As a “Sponsored Student Organization,” the affinity groups operate on behalf of SEAS, receive SEAS funding and select members with SEAS oversight.

Despite this sponsorship, the groups still faced a long wait for official recognition. NSBE and SHPE received recognition from the OSL in May 2017. SWE, on the other hand, received recognition only last week, according to Tsay.

“We only registered on the Hub as of two days ago, despite being an organization sponsored by SEAS for at least two years,” Tsay said.

At the same time, SEAS sponsorship has conveyed a host of benefits, including advising, funding, and office space.

“They did a lot of meetings, they got us a lot of funding, they did a lot of the heavy lifting that us as student groups didn’t really have access to do,” Ortega said.

“OPEN TO CHANGE”

According to Zaldana, the near carte-blanche support SEAS has given to NSBE, SWE, and SHPE is part of a renewed effort at SEAS to show that it values its students’ ideas, especially regarding diversity and inclusion.
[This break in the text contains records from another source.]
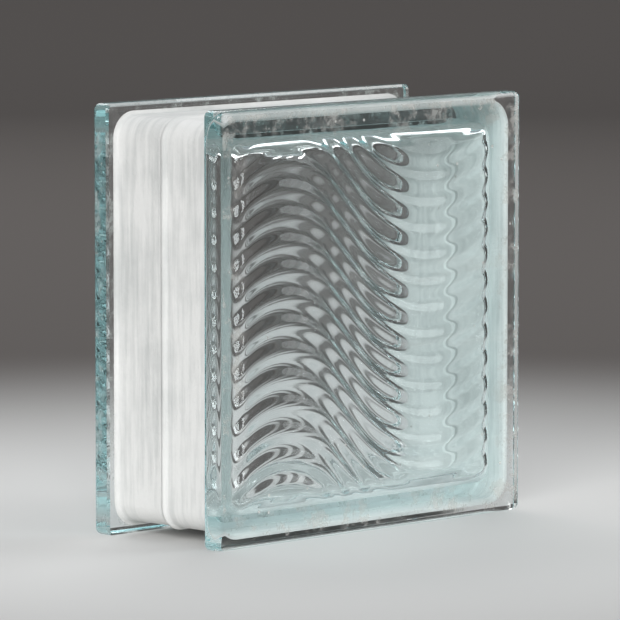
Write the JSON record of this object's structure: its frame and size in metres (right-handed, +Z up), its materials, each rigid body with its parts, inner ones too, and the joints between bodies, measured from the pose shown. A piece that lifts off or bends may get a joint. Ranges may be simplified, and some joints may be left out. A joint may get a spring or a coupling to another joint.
{
  "type": "glass block",
  "caption": "Square hollow glass block with rippled inner faces and a mortar channel round its four sides, for light-passing walls and partitions.",
  "frame": {"origin": "centre of the block's footprint, on the level surface that it stands on", "axes": "+X across the face, +Y through the depth from the front face to the back face, +Z up"},
  "size_m": [0.19, 0.08, 0.19],
  "materials": {
    "clear_glass": "clear soda-lime glass with a faint aqua tint, smooth outside, with pressed ripples inside"
  },
  "bodies": {
    "root": {"glass_block": "clear_glass"}
  },
  "joints": []
}
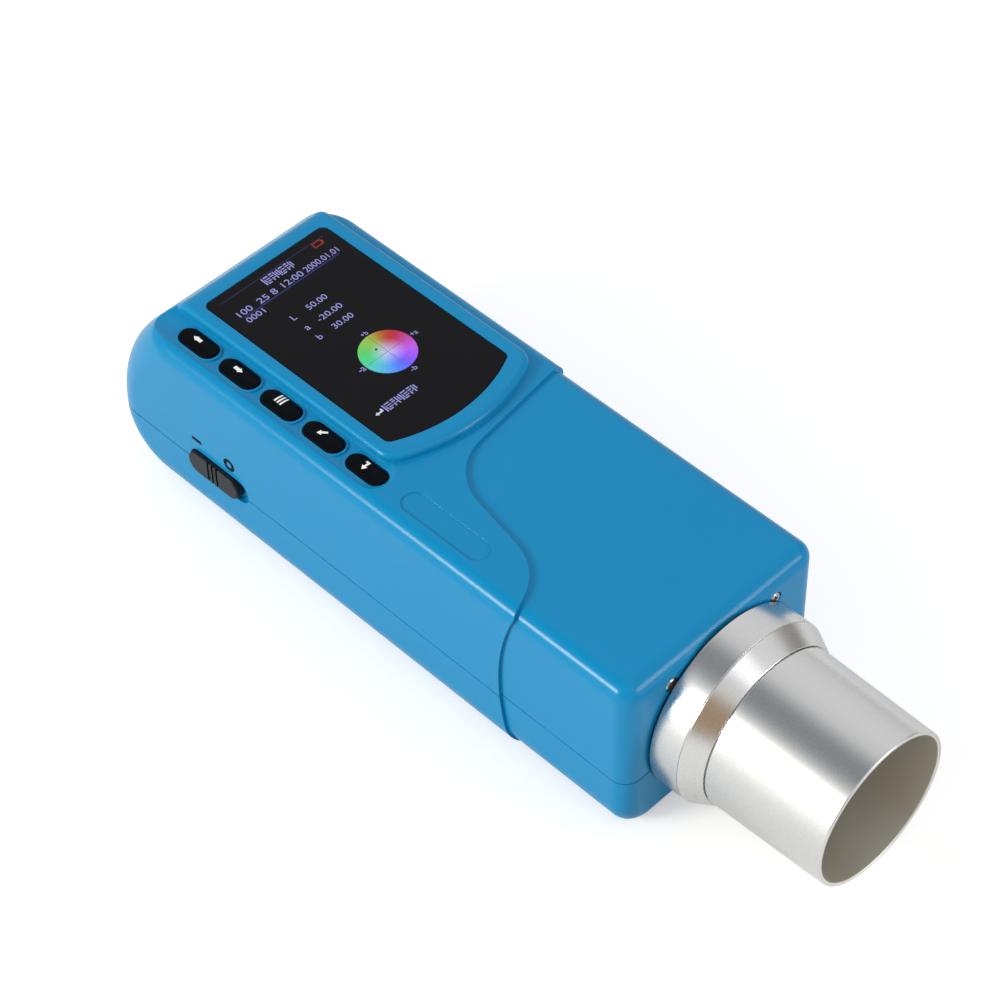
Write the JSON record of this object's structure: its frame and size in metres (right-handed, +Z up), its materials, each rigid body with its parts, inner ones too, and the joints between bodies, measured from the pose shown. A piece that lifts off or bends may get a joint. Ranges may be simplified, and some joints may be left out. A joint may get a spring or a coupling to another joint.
{
  "type": "handheld colorimeter",
  "caption": "Handheld colorimeter: long box with a swept tail, raised display platform, key row, side slide switch and an aluminium sample tube on its nose.",
  "frame": {"origin": "on the flat underside, 106.5 mm from the tail's furthest point and at the middle of the width", "axes": "+X along the measuring axis from the tail to the nose, +Y to the measuring key's side, +Z up from the underside to the display"},
  "size_m": [0.2685, 0.0788, 0.0651],
  "materials": {
    "housing": "fine satin blue moulding",
    "window": "polished black",
    "tape": "black adhesive",
    "screen": "dark glass",
    "flex": "amber film",
    "key_rubber": "satin black rubber",
    "knob": "dark grey moulding",
    "board": "green laminate",
    "chip": "black package",
    "battery": "blue wrap",
    "inner_plastic": "black moulding",
    "contact": "plated spring",
    "steel": "bright steel",
    "spigot": "black moulding",
    "gasket": "black rubber",
    "sphere": "white diffuse",
    "adapter_aluminium": "fine satin anodised"
  },
  "bodies": {
    "housing": {"upper_shell": "housing", "lower_shell": "housing", "display_window": "window", "window_tape": "tape", "screen_module": "screen", "screen_bracket": "steel", "bracket_screws": "steel", "display_flex": "flex", "key_domes": "steel", "key_board": "board", "power_switch": "chip", "measure_switch": "chip", "main_board": "board", "board_chips": "chip", "board_screws": "steel", "battery_pack": "battery", "battery_cradle": "inner_plastic", "battery_contacts": "contact", "usb_board": "board", "usb_socket": "steel", "housing_screws": "steel", "nose_spigot": "spigot", "nose_screws": "steel", "nose_gasket": "gasket", "adapter_oring": "gasket", "sphere_front": "sphere", "sphere_rear": "sphere", "light_board": "board", "viewing_tube": "inner_plastic", "sensor_board": "board", "aperture_plate": "sphere"},
    "key_up_body": {"key_up": "key_rubber"},
    "key_down_body": {"key_down": "key_rubber"},
    "key_menu_body": {"key_menu": "key_rubber"},
    "key_back_body": {"key_back": "key_rubber"},
    "key_enter_body": {"key_enter": "key_rubber"},
    "power_knob_body": {"power_knob": "knob"},
    "measure_key_body": {"measure_key": "knob"},
    "battery_door_body": {"battery_door": "housing"},
    "adapter": {"adapter_collar": "adapter_aluminium", "port_mask": "inner_plastic", "sample_tube": "adapter_aluminium"}
  },
  "joints": [
    {"name": "key_up_press", "type": "slide", "parent": "housing", "child": "key_up_body", "axis": [0, 0, -1], "range_m": [0, 0.0008], "stiffness_N_per_m": 1500},
    {"name": "key_down_press", "type": "slide", "parent": "housing", "child": "key_down_body", "axis": [0, 0, -1], "range_m": [0, 0.0008], "stiffness_N_per_m": 1500},
    {"name": "key_menu_press", "type": "slide", "parent": "housing", "child": "key_menu_body", "axis": [0, 0, -1], "range_m": [0, 0.0008], "stiffness_N_per_m": 1500},
    {"name": "key_back_press", "type": "slide", "parent": "housing", "child": "key_back_body", "axis": [0, 0, -1], "range_m": [0, 0.0008], "stiffness_N_per_m": 1500},
    {"name": "key_enter_press", "type": "slide", "parent": "housing", "child": "key_enter_body", "axis": [0, 0, -1], "range_m": [0, 0.0008], "stiffness_N_per_m": 1500},
    {"name": "power_slide", "type": "slide", "parent": "housing", "child": "power_knob_body", "axis": [1, 0, 0], "range_m": [0, 0.003]},
    {"name": "measure_press", "type": "slide", "parent": "housing", "child": "measure_key_body", "axis": [0, -1, 0], "range_m": [0, 0.0009], "stiffness_N_per_m": 1500},
    {"name": "battery_door_lift", "type": "slide", "parent": "housing", "child": "battery_door_body", "axis": [0, 0, -1], "range_m": [0, 0.012]},
    {"name": "adapter_pull", "type": "slide", "parent": "housing", "child": "adapter", "axis": [1, 0, 0], "range_m": [0, 0.02]}
  ]
}
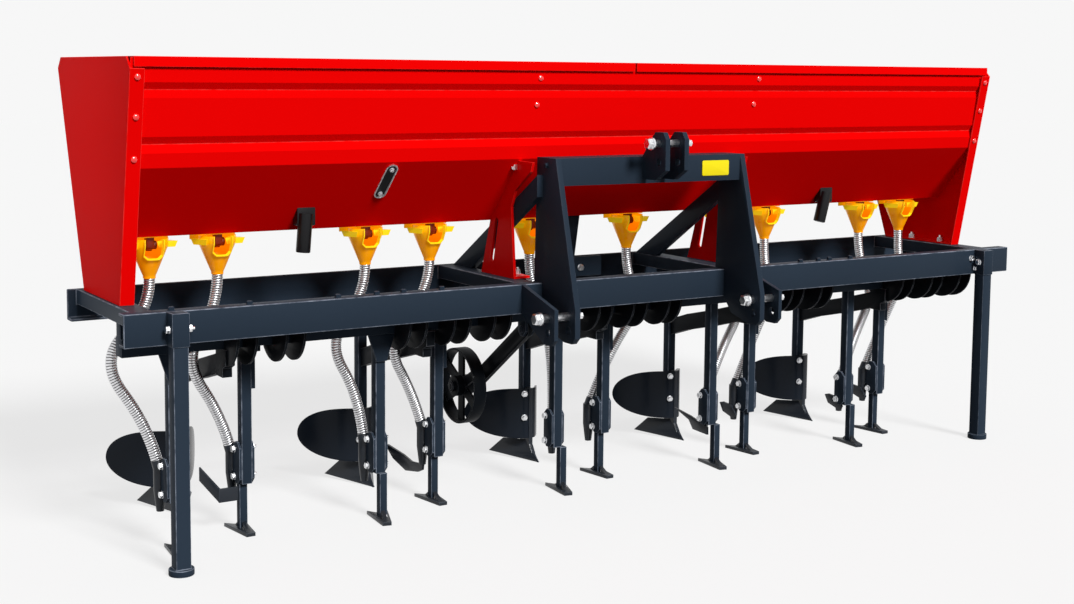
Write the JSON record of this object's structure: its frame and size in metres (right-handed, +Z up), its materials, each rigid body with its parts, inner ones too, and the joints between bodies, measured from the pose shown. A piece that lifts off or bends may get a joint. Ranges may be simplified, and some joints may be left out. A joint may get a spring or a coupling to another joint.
{
  "type": "row crop cultivator",
  "caption": "Tractor-mounted row crop cultivator with a full-width fertiliser hopper, steel hoses to tine boots, ridging bodies, a three-point hitch and parking stands.",
  "frame": {"origin": "on the ground under the middle of the part's bounding box", "axes": "+X to the right along the working width, -Y towards the tractor and the hitch, +Z up"},
  "size_m": [3.72, 1.02, 1.5263],
  "materials": {
    "frame_paint": "satin",
    "hopper_paint": "gloss",
    "funnel_plastic": "gloss",
    "hose_steel": "satin",
    "zinc": "satin",
    "tool_steel": "satin",
    "boot_plastic": "matte",
    "sign_yellow": "satin"
  },
  "bodies": {
    "base": {"frame": "frame_paint", "tool_bars": "frame_paint", "hanger_plates": "frame_paint", "hitch_mast": "frame_paint", "hitch_pins": "zinc", "sign_plate": "sign_yellow", "hopper_panels": "hopper_paint", "hopper_trough": "hopper_paint", "lid_hinges": "zinc", "hopper_brackets": "hopper_paint", "funnels": "funnel_plastic", "tine_shanks": "frame_paint", "tine_legs": "frame_paint", "tine_clamps": "frame_paint", "sweeps": "tool_steel", "boots": "boot_plastic", "ridger_shanks": "frame_paint", "ridger_wings": "tool_steel", "ridger_shares": "tool_steel", "stand_sleeves": "frame_paint", "arm_bracket": "frame_paint", "unit_arms": "frame_paint", "tine_brackets": "frame_paint", "knives": "tool_steel", "drive_plate": "frame_paint", "hose_01": "hose_steel", "hose_02": "hose_steel", "hose_03": "hose_steel", "hose_04": "hose_steel", "hose_05": "hose_steel", "hose_06": "hose_steel", "hose_07": "hose_steel", "hose_08": "hose_steel", "hose_09": "hose_steel", "hose_10": "hose_steel"},
    "lid_l": {"lid_left": "hopper_paint"},
    "lid_r": {"lid_right": "hopper_paint"},
    "stand_l": {"stand_left": "frame_paint"},
    "stand_r": {"stand_right": "frame_paint"},
    "arm": {"wheel_arm": "frame_paint"},
    "wheel": {"ground_wheel": "tool_steel"}
  },
  "joints": [
    {"name": "lid_left_hinge", "type": "hinge", "parent": "base", "child": "lid_l", "pos_m": [-0.035, 0.492, 1.508], "axis": [-1, 0, 0], "range_deg": [0, 100]},
    {"name": "lid_right_hinge", "type": "hinge", "parent": "base", "child": "lid_r", "pos_m": [-0.035, 0.492, 1.508], "axis": [-1, 0, 0], "range_deg": [0, 100]},
    {"name": "stand_left_slide", "type": "slide", "parent": "base", "child": "stand_l", "axis": [0, 0, 1], "range_m": [0, 0.45]},
    {"name": "stand_right_slide", "type": "slide", "parent": "base", "child": "stand_r", "axis": [0, 0, 1], "range_m": [0, 0.45]},
    {"name": "wheel_arm_hinge", "type": "hinge", "parent": "base", "child": "arm", "pos_m": [-0.381, -0.11, 0.595], "axis": [1, 0, 0], "range_deg": [0, 10]},
    {"name": "wheel_spin", "type": "hinge", "parent": "arm", "child": "wheel", "pos_m": [-0.435, 0.254, 0.335], "axis": [1, 0, 0], "continuous": true}
  ]
}
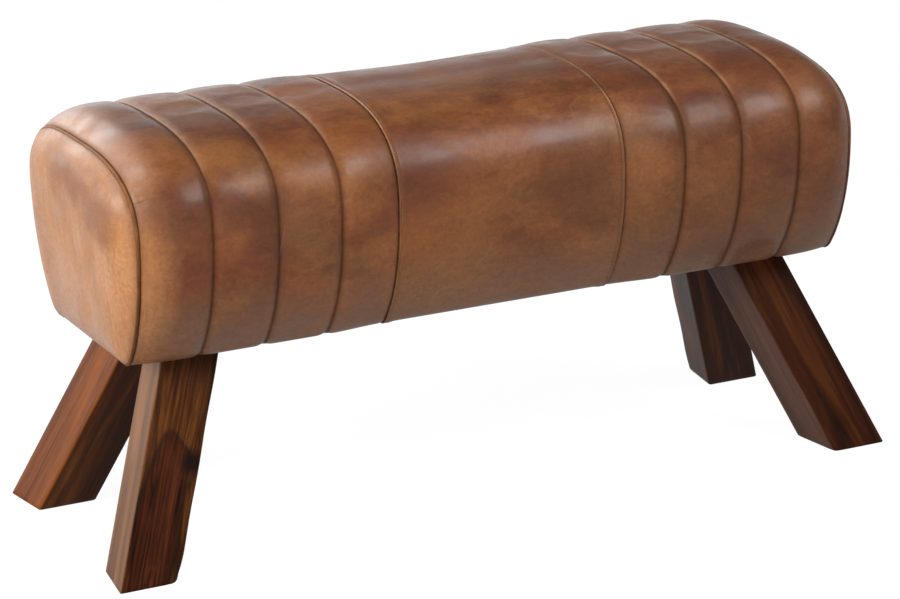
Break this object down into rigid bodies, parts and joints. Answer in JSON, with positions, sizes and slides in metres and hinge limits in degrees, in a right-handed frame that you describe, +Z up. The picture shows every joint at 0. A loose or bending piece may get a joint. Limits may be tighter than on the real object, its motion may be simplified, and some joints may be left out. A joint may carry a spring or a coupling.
{
  "type": "upholstered bench",
  "caption": "Low bench shaped like a pommel horse: a leather-covered padded body with sewn channels at both ends on splayed square wooden legs.",
  "frame": {"origin": "on the floor at the middle of the footprint", "axes": "+X along the body, +Y to the back, +Z up; the front is -Y and the left end is -X"},
  "size_m": [0.9782, 0.3588, 0.485],
  "materials": {
    "leather": "waxed, patinated, satin",
    "welt_leather": "dark waxed cord",
    "foam": "open-cell upholstery foam, matte",
    "pine": "sawn, unfinished",
    "plywood": "unfinished plywood",
    "dust_cloth": "black spun cloth",
    "sheesham": "stained and lacquered, satin",
    "zinc_steel": "bright zinc plated"
  },
  "bodies": {
    "root": {"centre_panel": "leather", "left_channel_1": "leather", "left_channel_2": "leather", "left_channel_3": "leather", "left_channel_4": "leather", "right_channel_1": "leather", "right_channel_2": "leather", "right_channel_3": "leather", "right_channel_4": "leather", "left_end_cap": "leather", "right_end_cap": "leather", "left_end_welt": "welt_leather", "right_end_welt": "welt_leather", "top_foam": "foam", "front_foam": "foam", "back_foam": "foam", "left_end_foam": "foam", "right_end_foam": "foam", "front_rail": "pine", "back_rail": "pine", "left_end_board": "pine", "right_end_board": "pine", "left_cross_rail": "pine", "centre_cross_rail": "pine", "right_cross_rail": "pine", "left_leg_plank": "pine", "right_leg_plank": "pine", "deck_board": "plywood", "dust_cover": "dust_cloth", "front_left_leg": "sheesham", "back_left_leg": "sheesham", "front_right_leg": "sheesham", "back_right_leg": "sheesham", "front_left_coach_screw_1": "zinc_steel", "front_left_coach_screw_2": "zinc_steel", "back_left_coach_screw_1": "zinc_steel", "back_left_coach_screw_2": "zinc_steel", "front_right_coach_screw_1": "zinc_steel", "front_right_coach_screw_2": "zinc_steel", "back_right_coach_screw_1": "zinc_steel", "back_right_coach_screw_2": "zinc_steel", "front_left_washer_1": "zinc_steel", "front_left_washer_2": "zinc_steel", "back_left_washer_1": "zinc_steel", "back_left_washer_2": "zinc_steel", "front_right_washer_1": "zinc_steel", "front_right_washer_2": "zinc_steel", "back_right_washer_1": "zinc_steel", "back_right_washer_2": "zinc_steel"}
  },
  "joints": []
}
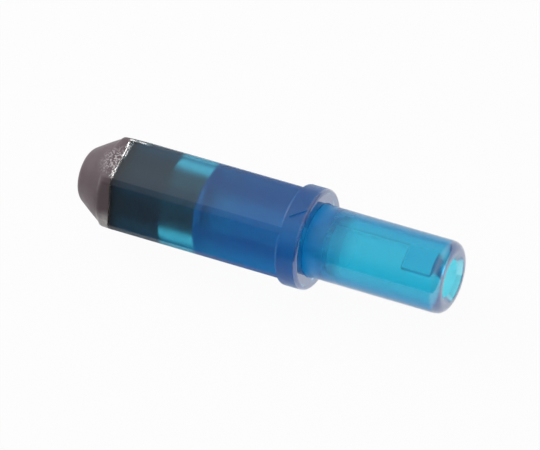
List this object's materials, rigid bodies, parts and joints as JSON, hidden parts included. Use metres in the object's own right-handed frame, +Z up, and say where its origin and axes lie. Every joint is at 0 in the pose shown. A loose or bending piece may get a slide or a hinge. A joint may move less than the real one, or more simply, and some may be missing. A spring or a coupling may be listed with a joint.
{
  "type": "butt connector",
  "caption": "Sealed single-wire butt connector half: translucent housing with hexagonal body, collar and keyed mating tube, and a tapered rubber wire seal.",
  "frame": {"origin": "on the axis, in the front face of the collar, where the mating tube starts", "axes": "+X along the axis towards the mating mouth, +Z up, square to the top flat of the hexagonal body"},
  "size_m": [0.0413, 0.0106, 0.0108],
  "materials": {
    "housing_plastic": "smooth moulded translucent blue plastic",
    "seal_rubber": "dull brown moulded rubber",
    "bond_adhesive": "clear cured adhesive with small bubbles"
  },
  "bodies": {
    "root": {"housing": "housing_plastic", "rear_seal": "seal_rubber", "bond_line": "bond_adhesive"}
  },
  "joints": []
}
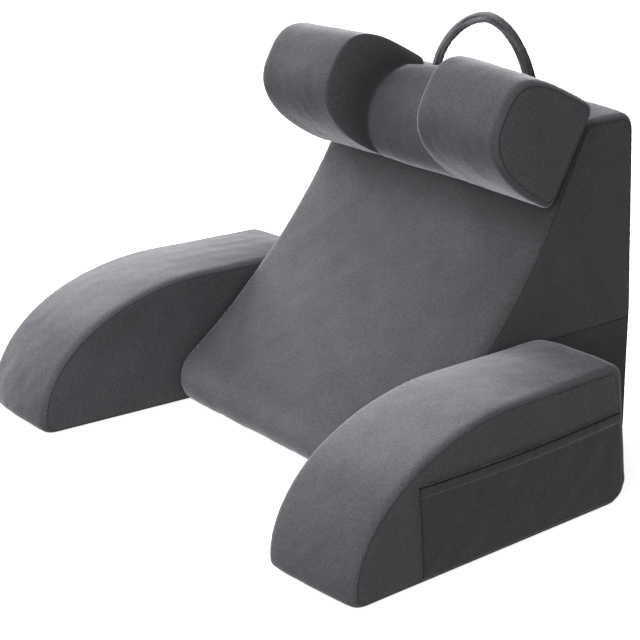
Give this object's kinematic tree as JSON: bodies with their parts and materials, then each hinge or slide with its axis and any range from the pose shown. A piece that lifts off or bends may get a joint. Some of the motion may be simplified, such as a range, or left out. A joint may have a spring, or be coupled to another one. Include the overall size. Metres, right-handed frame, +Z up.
{
  "type": "wedge reading pillow",
  "caption": "Wedge back cushion with splayed arm cushions, a saddle-shaped neck pillow at its top, an arched carry handle and a side pocket, in soft velour.",
  "frame": {"origin": "on the floor, at the middle of the whole pillow's footprint", "axes": "+Z up, -Y towards the front, where the sitter's legs lie, +X to the sitter's left"},
  "size_m": [0.776, 0.5982, 0.532],
  "materials": {
    "wedge_velour": "short-pile velour, soft sheen",
    "arm_velour": "short-pile velour, soft sheen",
    "pillow_velour": "short-pile velour, soft sheen",
    "handle_velour": "padded strap in short-pile velour",
    "pocket_velour": "short-pile velour, hemmed"
  },
  "bodies": {
    "root": {"wedge_body": "wedge_velour", "arm_left": "arm_velour", "arm_right": "arm_velour", "neck_pillow": "pillow_velour", "carry_handle": "handle_velour", "pocket_panel": "pocket_velour"}
  },
  "joints": []
}
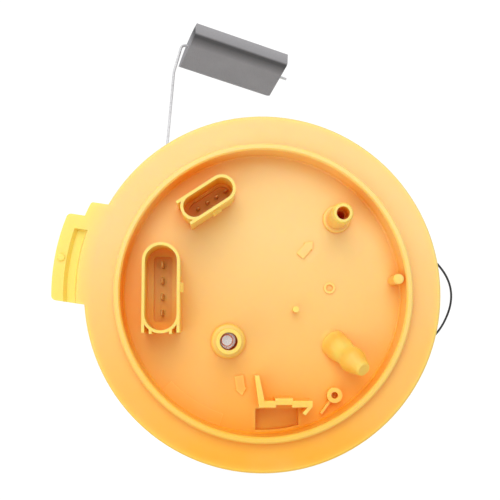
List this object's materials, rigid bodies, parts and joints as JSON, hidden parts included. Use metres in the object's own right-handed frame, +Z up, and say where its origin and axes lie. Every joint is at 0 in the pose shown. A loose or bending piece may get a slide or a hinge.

“If students say they want a SWE, a HSBSE, and a SHPE, for whatever reason, because it’s going to make them more a part of the community, SEAS takes that seriously and we put funding and administrative support in place so they can move these groups forward,” she said. “If students are saying that having this in place will make their overall educational experience better, then we try to make it as administratively easy as possible.”

Zaldana said she also hopes helping affinity groups increase their visibility will allow students from underrepresented backgrounds who feel intimidated at SEAS “to see this network, because we want them to know if they’re struggling, if they’re alone, than they can see other groups that have gone through similar situations.”

She said, though, that the groups have not been around long enough to significantly impact enrollment rates for women and underrepresented minorities. Zaldana said she remained hopeful that the establishment of affinity groups will generate the impetus for a SEAS culture more comfortable with making strides toward greater diversity.

“We hope that it signals to students that they have another idea that would make things more inclusive, that they should feel free to speak to the Dean about it, or go to our office and let us know,” she said. “We hope that it lets students know that we’re open to change and we’re very open to student ideas about how to improve the community here.”